The Week in Review
“A new approach to public health”
Last week, as the COVID-19 global death toll passed 800,000, Health Secretary Matt Hancock launched a new body tasked with a “single and relentless mission” of protecting people from external health threats including pandemics and infectious diseases.
Mr Hancock said the National Institute for Health Protection will combine Public Health England and NHS Test and Trace capabilities under a single leadership in order to “strengthen” public health. He added, “To give ourselves the best chance of beating this virus once and for all…we are creating a brand new organisation to provide a new approach to public health protection and resilience.”
Monitoring programme extended
The Health Secretary also announced an extension to the COVID-19 monitoring programme run by the Office for National Statistics (ONS), with an intention to test 150,000 people per fortnight in England by October.
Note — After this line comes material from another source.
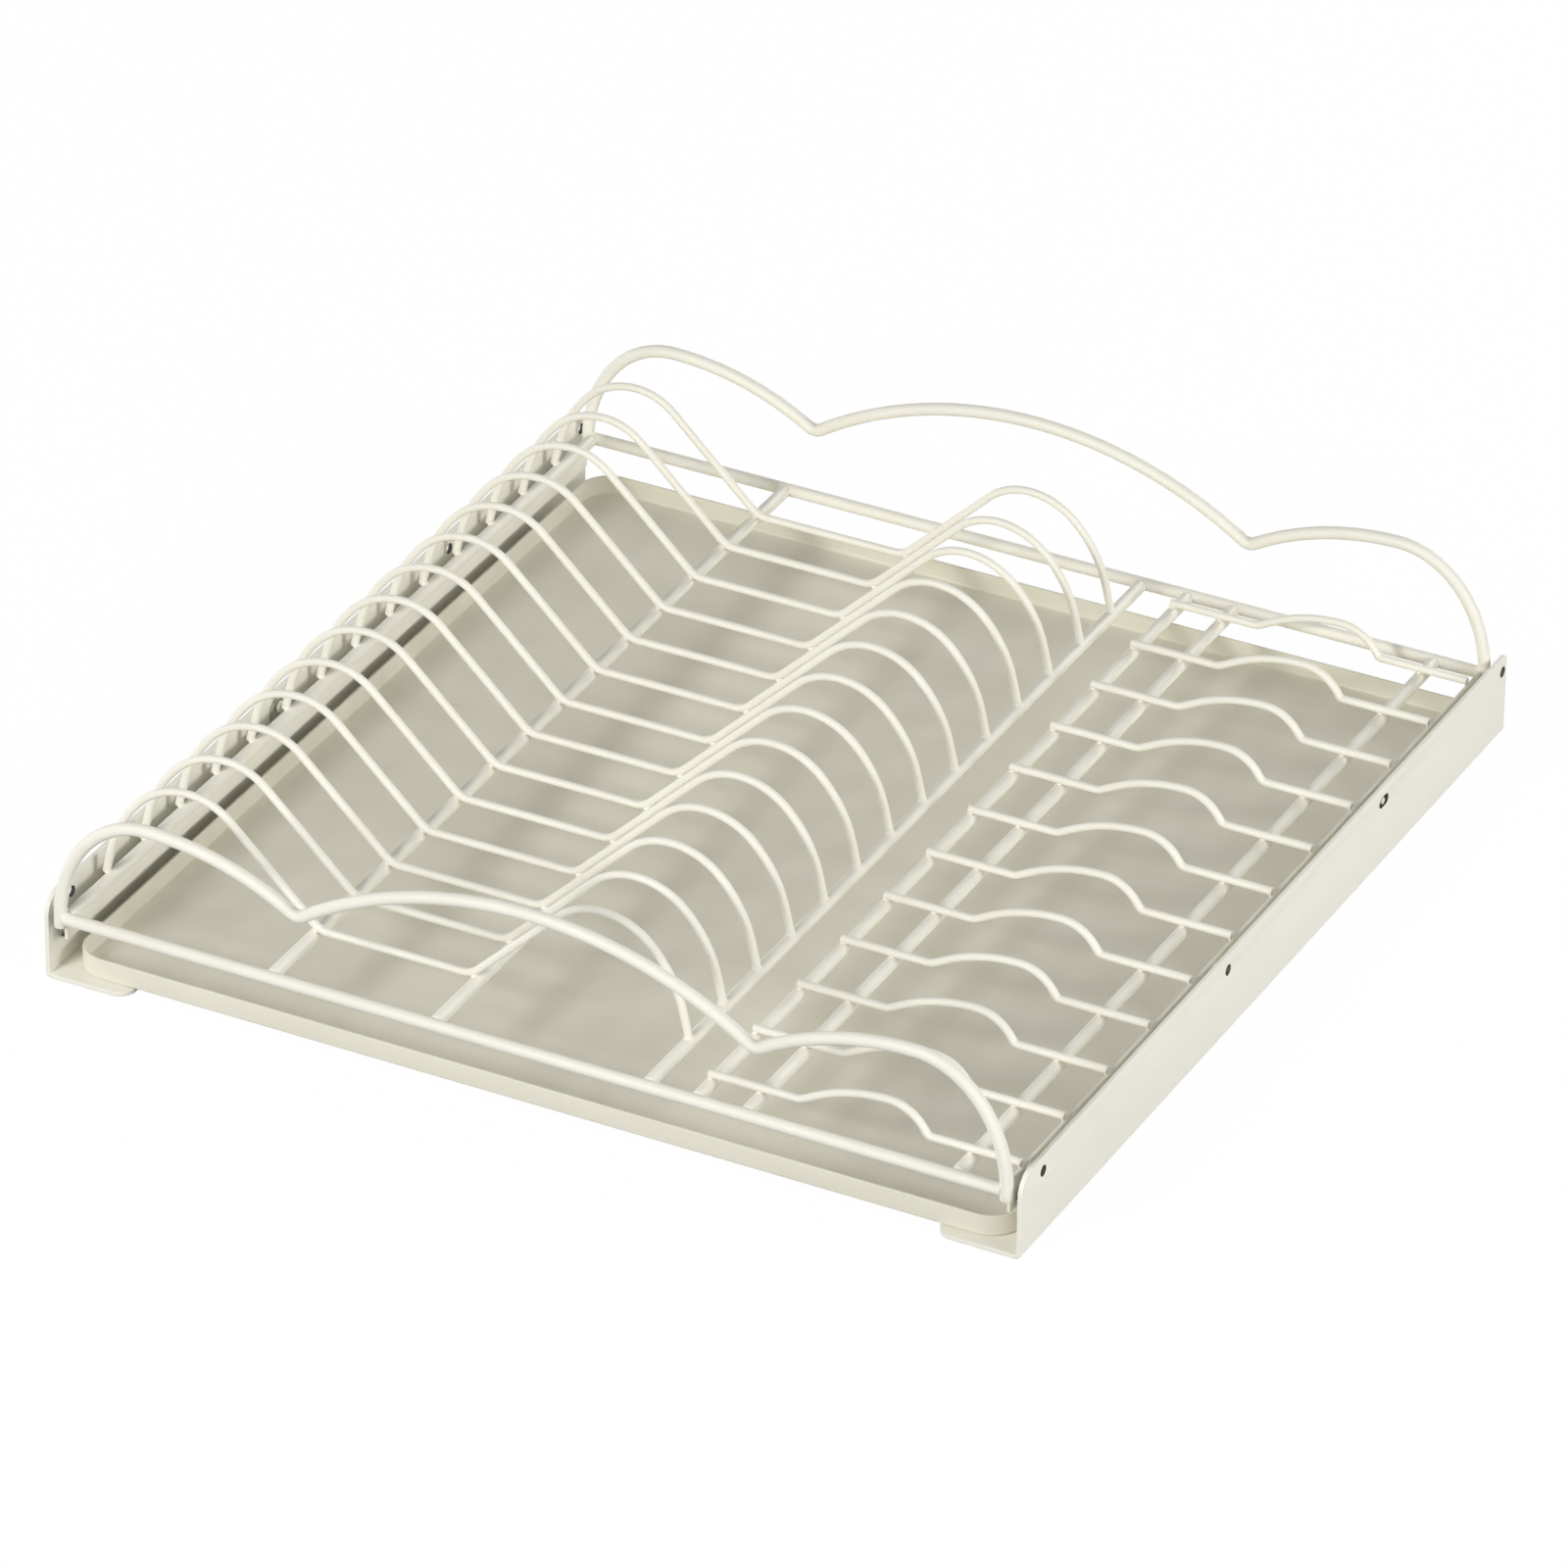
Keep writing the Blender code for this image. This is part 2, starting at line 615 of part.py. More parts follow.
def cradle_foot_z():
    """Return the height of a plate wire's flat, with its bends resting on the two bars."""
    contact = CRADLE_BEND_RADIUS + THIN_RADIUS + THICK_RADIUS + SEAT_GAP
    aside = max(CRADLE_BAR_SPREAD - CRADLE_FLAT_REACH, 0.0)
    return RAIL_Z - CRADLE_BEND_RADIUS + math.sqrt(contact ** 2 - aside ** 2)


def cradle_half(reach, end_gap):
    """Return half of a plate wire, from the middle of its flat to the end of its leg.

    The flat bends up into a straight slant, which runs tangent into the crown of the
    arch. Two wider arcs lead from there into the leg, which leans out to its end, a gap
    above the top of the bars. Points are (distance from the middle of the flat, height).
    """
    quarter = math.pi / 2
    end_z = BAR_TOP_Z + end_gap
    crown_z = RAIL_Z + ARCH_HEIGHT
    leg_turn = quarter - ARCH_LEG_LEAN
    wider = ARCH_LEG_RADIUS - ARCH_SHOULDER_RADIUS
    across = ARCH_LEG_RADIUS * math.sin(leg_turn) - wider * math.sin(ARCH_SHOULDER_TURN)
    drop = ARCH_SHOULDER_RADIUS - ARCH_LEG_RADIUS * math.cos(leg_turn) + wider * math.cos(ARCH_SHOULDER_TURN)
    crown_at = reach - across - (crown_z - drop - end_z) * math.tan(ARCH_LEG_LEAN)
    bend = (CRADLE_FLAT_REACH, cradle_foot_z() + CRADLE_BEND_RADIUS)
    crown = (crown_at, crown_z - ARCH_CROWN_RADIUS)
    shoulder = (crown_at, crown_z - ARCH_SHOULDER_RADIUS)
    leg = (
        crown_at - wider * math.sin(ARCH_SHOULDER_TURN),
        shoulder[1] - wider * math.cos(ARCH_SHOULDER_TURN),
    )
    apart = math.hypot(crown[0] - bend[0], crown[1] - bend[1])
    rise = math.atan2(crown[1] - bend[1], crown[0] - bend[0])
    slant = rise + math.asin((CRADLE_BEND_RADIUS + ARCH_CROWN_RADIUS) / apart)
    points = [(0.0, cradle_foot_z())]
    points += arc_points(bend, CRADLE_BEND_RADIUS, -quarter, slant - quarter, WIRE_TURN)
    points += arc_points(crown, ARCH_CROWN_RADIUS, quarter + slant, quarter, WIRE_TURN)
    points += arc_points(shoulder, ARCH_SHOULDER_RADIUS, quarter, quarter - ARCH_SHOULDER_TURN, WIRE_TURN)[1:]
    points += arc_points(leg, ARCH_LEG_RADIUS, quarter - ARCH_SHOULDER_TURN, ARCH_LEG_LEAN, WIRE_TURN)[1:]
    points.append((reach, end_z))
    return points


def plate_wire_route():
    """Return the route of a plate wire in X and Z: arch, slant, flat, slant, arch.

    The left leg lands on the outer shoulder of the side bar, so it stands a little higher.
    """
    left = cradle_half(CRADLE_MIDDLE_X + STRIP_X, 2 * SEAT_GAP)
    right = cradle_half(PLATE_BAR_X - CRADLE_MIDDLE_X, SEAT_GAP)
    route = [(CRADLE_MIDDLE_X - distance, z) for distance, z in left[:0:-1]]
    return route + [(CRADLE_MIDDLE_X + distance, z) for distance, z in right[1:]]


def bowl_wire_route():
    """Return the route of a bowl wire in X and Z: flat, one hump, flat."""
    base_z = BAR_TOP_Z + THIN_RADIUS + SEAT_GAP
    crest_z = base_z + HUMP_RISE
    start_x = BOWL_BAR_LEFT_X + HUMP_START_OFFSET
    end_x = BOWL_BAR_RIGHT_X - HUMP_END_OFFSET
    crest_start_x = start_x + HUMP_RISE / math.tan(HUMP_LEAD_ANGLE)
    crest_end_x = end_x - HUMP_RISE / math.tan(HUMP_TAIL_ANGLE)
    corners = [
        (BOWL_END_BAR_X - BOWL_WIRE_OVERHANG, base_z),
        (start_x, base_z),
        (crest_start_x, crest_z),
        (crest_end_x, crest_z),
        (end_x, base_z),
        (STRIP_X, base_z),
    ]
    crest = crest_end_x - crest_start_x
    lead_radius = crest * HUMP_LEAD_BEND_SHARE / math.tan(HUMP_LEAD_ANGLE / 2)
    tail_radius = crest * HUMP_TAIL_BEND_SHARE / math.tan(HUMP_TAIL_ANGLE / 2)
    radii = (HUMP_START_RADIUS, lead_radius, tail_radius, HUMP_END_RADIUS)
    return bent_route(corners, radii, WIRE_TURN)


def add_wire_row(prefix, route, count, margins, material):
    """Add a row of equal thin wires, spread between the margins from the two rails."""
    first_y = FRONT_RAIL_Y + margins[0]
    pitch = (REAR_RAIL_Y - margins[1] - first_y) / (count - 1)
    for index in range(count):
        wire_y = first_y + index * pitch
        name = f"{prefix}_{index + 1:02d}"
        add_wire(name, [(x, wire_y, z) for x, z in route], THIN_WIRE, material)


def rounded_rectangle(inset, radius):
    """Return the drip tray's outline in X and Y, moved inwards by an inset."""
    half_x = PLATE_INNER_X - TRAY_SIDE_PLAY - inset
    front = FRONT_Y + TRAY_FRONT_SETBACK + inset
    rear = REAR_Y - TRAY_REAR_SETBACK - inset
    quarter = math.pi / 2
    centres = (
        (half_x - radius, rear - radius),
        (-half_x + radius, rear - radius),
        (-half_x + radius, front + radius),
        (half_x - radius, front + radius),
    )
    outline = []
    for index, centre in enumerate(centres):
        outline += arc_points(centre, radius, index * quarter, (index + 1) * quarter, CORNER_TURN)
    return outline


def add_drip_tray(material):
    """Add the shallow tray that lies on both flanges."""
    base = PLATE_SHEET + SEAT_GAP
    top = base + TRAY_HEIGHT
    levels = [
        (TRAY_FOOT_RADIUS, base),
        (TRAY_FOOT_RADIUS / 4, base + TRAY_FOOT_RADIUS / 4),
        (0.0, base + TRAY_FOOT_RADIUS),
        (0.0, top - TRAY_RIM_BEVEL),
        (TRAY_RIM_BEVEL, top),
        (TRAY_WALL - TRAY_RIM_BEVEL, top),
        (TRAY_WALL, top - TRAY_RIM_BEVEL),
        (TRAY_WALL, base + TRAY_FLOOR + TRAY_FOOT_RADIUS),
        (TRAY_WALL + TRAY_FOOT_RADIUS, base + TRAY_FLOOR),
    ]
    bm = bmesh.new()
    rings = []
    for inset, height in levels:
        outline = rounded_rectangle(inset, TRAY_CORNER_RADIUS - inset)
        rings.append([bm.verts.new((x, y, height)) for x, y in outline])
    count = len(rings[0])
    for ring, after in zip(rings, rings[1:]):
        for index in range(count):
            beside = (index + 1) % count
            bm.faces.new((ring[index], ring[beside], after[beside], after[index]))
    bm.faces.new(rings[0][::-1])
    bm.faces.new(rings[-1])
    add_object("drip_tray", mesh_from("drip_tray", bm), material)


def shade_round_pieces():
    """Shade every mesh smooth, with its hard edges kept sharp."""
    for item in bpy.data.objects:
        if item.type == "MESH" and not item.hide_render:
            item.data.shade_smooth()
            item.data.set_sharp_from_angle(angle=FINE_TURN * 4)


def build_rack():
    """Build the whole rack."""
    clear_scene()
    coat = finish_material("cream_coat", (0.80, 0.78, 0.69), 0.35)
    zinc = finish_material("zinc_steel", (0.62, 0.62, 0.60), 0.35, 1.0)
    plastic = finish_material("tray_plastic", (0.66, 0.64, 0.53), 0.45)
    for side in SIDES:
        add_side_plate(side, coat)
        add_outer_slide(side, zinc)
        add_ball_cage(side, zinc)
        add_inner_slide(side, zinc)
        add_slide_screw(side, coat)
        add_side_strip(side, coat)
    for end, rail_y in (("front", FRONT_RAIL_Y), ("rear", REAR_RAIL_Y)):
        add_rail(end + "_rail", rail_y, coat)
        add_guard(end + "_guard", rail_y, coat)
    add_bar("side_bar", SIDE_BAR_X, coat)
    add_bar("cradle_bar_left", CRADLE_MIDDLE_X - CRADLE_BAR_SPREAD, coat)
    add_bar("cradle_bar_right", CRADLE_MIDDLE_X + CRADLE_BAR_SPREAD, coat)
    add_bar("plate_end_bar", PLATE_BAR_X, coat)
    add_bar("bowl_end_bar", BOWL_END_BAR_X, coat)
    add_bar("bowl_bar_left", BOWL_BAR_LEFT_X, coat)
    add_bar("bowl_bar_right", BOWL_BAR_RIGHT_X, coat)
    plate_margins = (PLATE_ROW_FRONT_MARGIN, PLATE_ROW_REAR_MARGIN)
    bowl_margins = (BOWL_ROW_FRONT_MARGIN, BOWL_ROW_REAR_MARGIN)
    add_wire_row("plate_wire", plate_wire_route(), PLATE_WIRE_COUNT, plate_margins, coat)
    add_wire_row("bowl_wire", bowl_wire_route(), BOWL_WIRE_COUNT, bowl_margins, coat)
    add_drip_tray(plastic)
    shade_round_pieces()


build_rack()
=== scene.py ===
"""Sliding dish rack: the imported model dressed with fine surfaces, finishes and lights.

Lengths are in metres. +X is to the right, the front faces -Y and +Z is up.
"""

import logging
import math
from collections.abc import Callable, Sequence
from dataclasses import dataclass
from enum import Enum

import bpy
from mathutils import Matrix, Vector

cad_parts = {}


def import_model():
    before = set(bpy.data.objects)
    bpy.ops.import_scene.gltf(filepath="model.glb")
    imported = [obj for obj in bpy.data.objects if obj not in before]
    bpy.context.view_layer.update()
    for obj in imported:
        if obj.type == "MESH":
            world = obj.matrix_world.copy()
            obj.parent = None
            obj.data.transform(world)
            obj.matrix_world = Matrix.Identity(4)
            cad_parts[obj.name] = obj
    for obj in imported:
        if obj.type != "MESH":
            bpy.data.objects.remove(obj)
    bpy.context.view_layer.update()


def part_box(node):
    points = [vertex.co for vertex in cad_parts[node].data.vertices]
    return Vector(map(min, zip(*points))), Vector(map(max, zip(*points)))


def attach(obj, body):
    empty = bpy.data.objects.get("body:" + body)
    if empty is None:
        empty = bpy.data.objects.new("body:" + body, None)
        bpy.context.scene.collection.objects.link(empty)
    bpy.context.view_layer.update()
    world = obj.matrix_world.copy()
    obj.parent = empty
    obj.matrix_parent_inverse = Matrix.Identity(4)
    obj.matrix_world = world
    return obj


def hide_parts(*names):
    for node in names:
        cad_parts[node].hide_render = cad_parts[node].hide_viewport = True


LOG = logging.getLogger("dish_rack")
MM = 0.001
TINY = 0.001 * MM
QUARTER = math.pi / 2
BEND_STEP = math.radians(5.0)
NOISE_MIDDLE = (0.3, 0.7)
WHITE = (1.0, 1.0, 1.0, 1.0)
FINE = "_fine"

Piece = bpy.types.Object
Tree = bpy.types.NodeTree
Socket = bpy.types.NodeSocket
Mesh = bpy.types.Mesh
Place = Sequence[float]
Triple = tuple[float, float, float]


class Side(Enum):
    """The two sides of the rack, with the sign of their X."""

    LEFT = -1.0
    RIGHT = 1.0

    @property
    def word(self) -> str:
        """Return the side's name as the nodes spell it."""
        return self.name.lower()

    def outermost(self, low: Vector, high: Vector) -> float:
        """Return the X of a box's face that looks away from the rack's middle."""
        return high.x if self is Side.RIGHT else low.x

    def innermost(self, low: Vector, high: Vector) -> float:
        """Return the X of a box's face that looks at the rack's middle."""
        return low.x if self is Side.RIGHT else high.x


class Turn(Enum):
    """Which way a wire bends, seen from the front."""

    UPWARD = 1.0
    DOWNWARD = -1.0


def fill(tree: Tree, node: bpy.types.Node, inputs: dict) -> None:
    """Set or link a node's sockets.

    Args:
        tree: The node's tree.
        node: The node.
        inputs: Sockets by name or number, each with a value or the socket that feeds it.
    """
    for key, value in inputs.items():
        if isinstance(value, Socket):
            tree.links.new(value, node.inputs[key])
        else:
            node.inputs[key].default_value = value


def add_node(tree: Tree, kind: str, inputs: dict, **settings) -> bpy.types.Node:
    """Add a node, with its settings made before its sockets are filled.

    Args:
        tree: The node tree of a material or of the world.
        kind: The node's type, without the word ShaderNode.
        inputs: What its sockets get, as for fill.
        **settings: The node's own settings.

    Returns:
        The new node.
    """
    node = tree.nodes.new("ShaderNode" + kind)
    for name, value in settings.items():
        setattr(node, name, value)
    fill(tree, node, inputs)
    return node


def linear(red: float, green: float, blue: float) -> Triple:
    """Turn a screen colour of 0 to 255 into linear light.

    Args:
        red: Red level.
        green: Green level.
        blue: Blue level.

    Returns:
        The linear colour.
    """
    levels = (red / 255, green / 255, blue / 255)
    return tuple(c / 12.92 if c <= 0.04045 else ((c + 0.055) / 1.055) ** 2.4 for c in levels)


@dataclass(frozen=True)
class Grain:
    """A noise on the piece's own coordinates: waves per metre, octaves, and scale along each axis."""

    scale: float
    detail: float
    stretch: Triple = (1.0, 1.0, 1.0)


@dataclass(frozen=True)
class Relief:
    """A bump: the noise that makes it, its depth and its strength."""

    grain: Grain
    depth: float
    strength: float = 1.0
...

More data will be gathered in Scotland, Wales and Northern Ireland too, with the expanded survey helping to identify outbreaks as they emerge across the country.
Local lockdowns tightened
Tougher restrictions were introduced in parts of North West England on Saturday, with residents in Oldham, Pendle and Blackburn no longer allowed to socialise with people outside their household. Earlier in the week, Birmingham was added to the government watch list and Northampton declared an ‘area of intervention’, while the Scottish government extended Aberdeen’s lockdown until at least this Wednesday. Restrictions were eased slightly in Leicester with businesses including beauty salons, spas and tattoo parlours now able to reopen.
Travel quarantine changes
On Thursday, Transport Secretary Grant Shapps announced that people arriving from Portugal would no longer be required to quarantine, but that travellers returning from Croatia, Austria and Trinidad and Tobago will need to self-isolate for 14 days. Meanwhile, Switzerland was added to the Scottish government’s list of quarantine countries.
Lockdown rule changes
The next set of lockdown changes in Scotland was announced last week by First Minister Nicola Sturgeon. These include a resumption of outdoor contact sports and live events from 24 August, with gyms and swimming pools set to reopen a week later. In Wales, First Minister Mark Drakeford announced a trial of small-scale outdoor sports and theatre events, and confirmed people can now form an ‘exclusive extended arrangement’ with up to four households. In contrast, restrictions in Northern Ireland were tightened with reduced limits on the number of people allowed to meet.
On Monday, A-level students in England, Wales and Northern Ireland were told teacher-estimated grades could be used in preference to the controversial algorithm. This climbdown created a logistical nightmare for universities as the results of many students who had previously missed out on places were upgraded. On Thursday, pupils received record GCSEs as teacher grades were honoured, but BTEC results due to be published the same day were pulled at the last minute as the exams crisis rumbled on.
UK debt soars
Data released by ONS on Friday revealed government debt had breached the £2 trillion mark for the first time. Heavy spending to support the economy through the pandemic saw total debt rise to £2.004trn in July, with economists warning the situation will inevitably get worse before it improves. Chancellor Rishi Sunak commented, “Today’s figures are a stark reminder that we must return our public finances to a sustainable footing over time, which will require taking difficult decisions.”
Last week also saw the latest round of Brexit discussions, although there was no sign of substantive progress. Speaking after the talks concluded on Friday, EU chief negotiator Michel Barnier said he was “disappointed” and “concerned”, adding that a post-Brexit trade deal “seems unlikely.” His UK counterpart David Frost also spoke of “little progress”, with continuing differences around fisheries policy and state aid rules.
US stocks hit new high
On Tuesday, a key US stock index rose to a new all-time high. The S&P 500 inched past its previous record set in February this year and, on Friday, reached a fresh closing high boosted by data pointing to pockets of strength in the US economy.